在这些字典中，flat、hashed和range_hashed依次拥有最高的性能，而cache性能最不稳定。

5.2.5 扩展字典的数据源

数据源使用source元素定义。扩展字典支持3大类共计9种数据源。

本地文件类：

# 本地文件
<source>
    <file>
        <path>/data/dictionaries/organization.csv</path>
        <format>CSV</format>
    </file>
</source>

# 可执行文件
<source>
    <executable>
        <command>cat /data/dictionaries/organization.csv</ command>
        <format>CSV</format>
    </executable>
</source>

# 远程文件
<source>
    <http>
        <url>http://10.37.129.6/organization.csv</url>
        <format>CSV</format>
    </http>
</source>

数据库类：

更适合在正式的生产环境。

# mysql类型
<source>
    <mysql>
        <port>3306</port>         数据库端口
        <user>root</user>         数据库用户名
        <password></password>     数据库密码
        <replica>                 数据库host地址，支持MySQL集群
            <host>10.37.129.2</host>
            <priority>1</priority>
        </replica>
        <db>test</db>                     database数据库
        <table>t_organization</table>     字典对应的数据表
        <!--                              
            <where>id=1</where>        查询table时的过滤条件，非必填项。
            <invalidate_query>SQL_QUERY</invalidate_query>    指定一条SQL语句，用于在数据更新时判断是否需要更新，非必填项。
        -->
    </mysql>
</source>

# Clickhouse类型
<source>
    <clickhouse>
        <host>10.37.129.6</host>
        <port>9000</port>
        <user>default</user>
        <password></password>
        <db>default</db>
        <table>t_organization</table>
        <!--
            <where>id=1</where>
            <invalidate_query>SQL_QUERY</invalidate_query>
        -->
    </clickhouse>
</source>

# MongoDB类型
<source>
    <mongodb>
        <host>10.37.129.2</host>
        <port>27017</port>
        <user></user>
        <password></password>
        <db>test</db>
        <collection>t_organization</collection>    与字典对应的collection的名称。
    </mongodb>
</source>

其他类型

扩展字典还支持通过ODBC的方式连接PostgreSQL和MS SQL Server数据库作为数据源。

5.2.6 扩展字典的数据更新策略

扩展字典支持数据的在线更新，更新后无须重启服务。

字典数据的更新频率由配置文件中的lifetime元素指定，单位为秒：

<lifetime>
    <min>300</min>
    <max>360</max>
</lifetime>

min与max分别指定了更新间隔的上下限。

ck会在这个时间段随机触发更新动作，可以有效错开更新时间。

当min和max都是0的时候，将禁用字典更新。

在数据更新的过程中，旧版本的字典将持续提供服务，只有当更新完全成功之后，新版本的字典才会替代旧版本。

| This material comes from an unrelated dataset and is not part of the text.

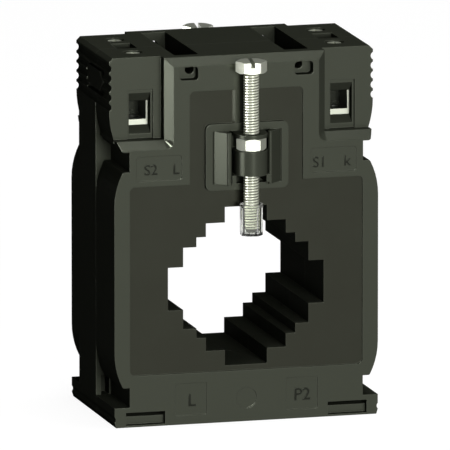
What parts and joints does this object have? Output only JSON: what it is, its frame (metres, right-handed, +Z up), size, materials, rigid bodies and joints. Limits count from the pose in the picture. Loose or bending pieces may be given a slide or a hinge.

ClickHouse的后台进程每隔5秒便会启动一次数据刷新的判断。

不同的数据源有不同的实现逻辑。

文件数据源

它的previous值来自系统文件的修改时间，当前后两次previous的值不相同时，才会触发数据更新。

MySQL(InnoDB)、ClickHouse和ODBC

previous值来源于 invalidate_query中定义的SQL语句。

例如在下面的示例中，如果前后两次的 updatetime 值不相同，则会判定源数据发生了变化，字典需要更新。

<source>
    <mysql> 省略…
        <invalidate_query>select updatetime from t_organization where id = 8</invalidate_query>
    </mysql>
</source>

这对源表有一定的要求，它必须拥有一个支持判断数据是否更新的字段。

MySQL(MyISAM)

在 MySQL 中，使用MyISAM表引擎的数据表支持通过SHOW TABLE STATUS命令查询修改时间。

SHOW TABLE STATUS WHERE Name = 't_organization'

其他数据源

目前无法依照标识判断是否跳过更新。

无论数据是否发生实质性更改，只要满足当前lifetime的时间要求，它们都会执行更新动作。

所以更新效率更低。

数据字典也能够主动触发更新。

SYSTEM RELOAD DICTIONARIES
SYSTEM RELOAD DICTIONARY [dict_name]

5.2.7 扩展字典的基本操作

元数据查询

通过system.dictionaries系统表。

name：字典的名称，在使用字典函数时需要通过字典名称访问数据。
type：字典所属类型。
key：字典的key值，数据通过key值定位。
attribute.names：属性名称，以数组形式保存。
attribute.types：属性类型，以数组形式保存，其顺序与attribute.names 相同。
bytes_allocated：已载入数据在内存中占用的字节数。
query_count：字典被查询的次数。
hit_rate：字典数据查询的命中率。
element_count：已载入数据的行数。
load_factor：数据的加载率。
source：数据源信息。
last_exception：异常信息，需要重点关注。如果字典在加载过程中产生异常，那么异常信息会写入此字段。last_exception是获取字典调试信息的主要方式。

数据查询

正常情况下，字典数据只能通过字典函数获取。

-- dictGet('dict_name','attr_name',key)
SELECT dictGet('test_flat_dict','name',toUInt64(1))
SELECT dictGet('test_ip_trie_dict', 'asn', tuple(IPv4StringToNum('82.118.230.0')))

dictGet为前缀的字典函数：

获取整型数据的函数：dictGetUInt8、dictGetUInt16、dictGetUInt32、 dictGetUInt64、dictGetInt8、dictGetInt16、dictGetInt32、dictGetInt64。
获取浮点数据的函数：dictGetFloat32、dictGetFloat64。
获取日期数据的函数：dictGetDate、dictGetDateTime。
获取字符串数据的函数：dictGetString、dictGetUUID。

字典表

字典表是使用Dictionary表引擎的数据表。

CREATE TABLE tb_test_flat_dict (
    id UInt64,
    code String,
    name String
) ENGINE = Dictionary(test_flat_dict);

使用DDL查询创建字典

从19.17.4.11版本开始，ClickHouse开始支持使用DDL查询创建字典

CREATE DICTIONARY test_dict(
    id UInt64,
    value String
)
PRIMARY KEY id
LAYOUT(FLAT())
SOURCE(FILE(PATH '/usr/bin/cat' FORMAT TabSeparated))
LIFETIME(1)